The post specifically focused on the ability to read data from a parent chain or layer-one (L1) to its scaling solution or layer-two (L2), from L2 to L1, and between different L2 solutions.
Layer 2 scaling solutions have gained massive traction in the past few months, with the top L2s amassing $9.38billion in Total Value Locked (TVL).
Buterin believes that their growing adoption, alongside the increasing use of smart contract wallets creates a gap that needs to be filled. The challenge arises from the need for users handling assets on multiple layer-2s within smart contract wallets to change keys. Resolving this requires a method of efficiently updating keys without needing a large number of transactions.

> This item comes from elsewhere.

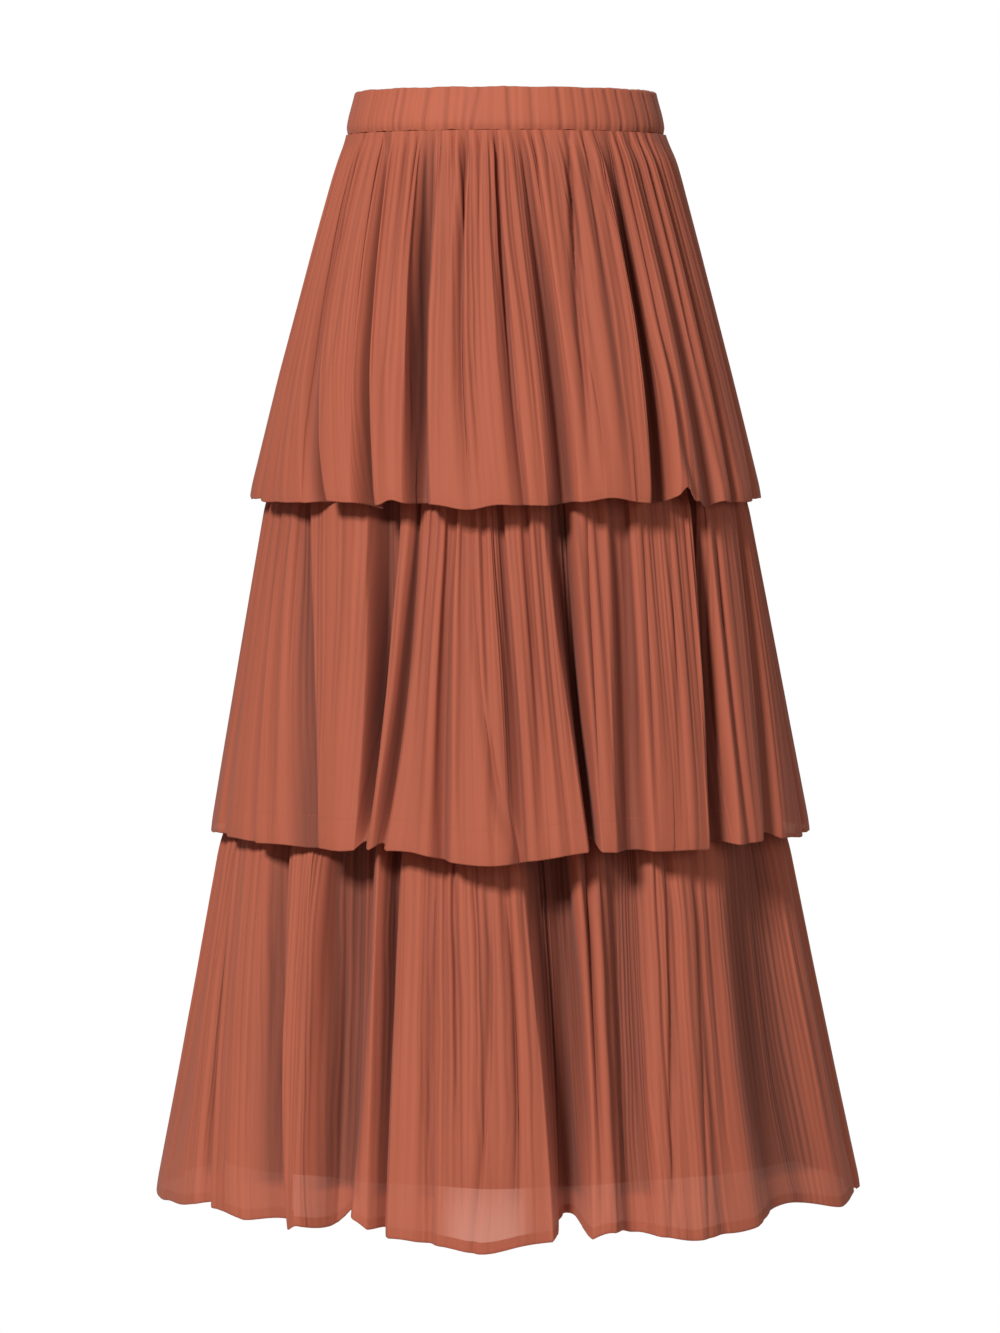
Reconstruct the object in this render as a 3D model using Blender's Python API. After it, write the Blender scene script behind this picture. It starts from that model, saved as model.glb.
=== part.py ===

One of the solutions suggested in the post is the use of counterfactual addresses. Smart contract wallets can use counterfactual addresses that are not registered on-chain to receive and hold assets. The CREATE2 functionality enables this by allowing the generation of an ETH address.
The post further proposed the use of an asset/keystore separation architecture to enable users to change their keys in a multi-L2 environment.
Two approaches were discussed in implementing the asset/keystore separation architecture – a light version and a heavy version. While the former requires each wallet storing keys locally and periodically checking for proof to update the keys, the latter requires cross-chain proofs for every transaction and subsequently verifies the key in the keystore.
Ethereum state root
A cross chain proof validates transactions between different blockchain networks or layers. In situations where the keystore and wallet are located on different layer-2 (L2) networks, a complete cross-chain proof for wallet keys comprises two primary elements.
Firstly, there is a verification proof that validates the present state of the keystore-holding L2 network using the Ethereum state root that is known by the wallet-holding L2 network. Secondly, there is a proof demonstrating the existence of the current keys within the keystore by utilising the state root of the keystore-holding L2 network.
Buterin outlined the five different methods of cross-chain proofs (Merkle proofs, General-purpose ZK-SNARKs, Special-purpose proofs (eg. with KZG), Verkle proofs and No proofs (rely on direct state reading). They were ranked in order of ease of implementation and cost using a chart.
The report further explained the working principle of each method and its pros and cons of all methods in terms of gas costs, computational resources and data sizes. It was determined that the choice would be largely dependent on the use-case and the desired trade-off between gas consumption and network security.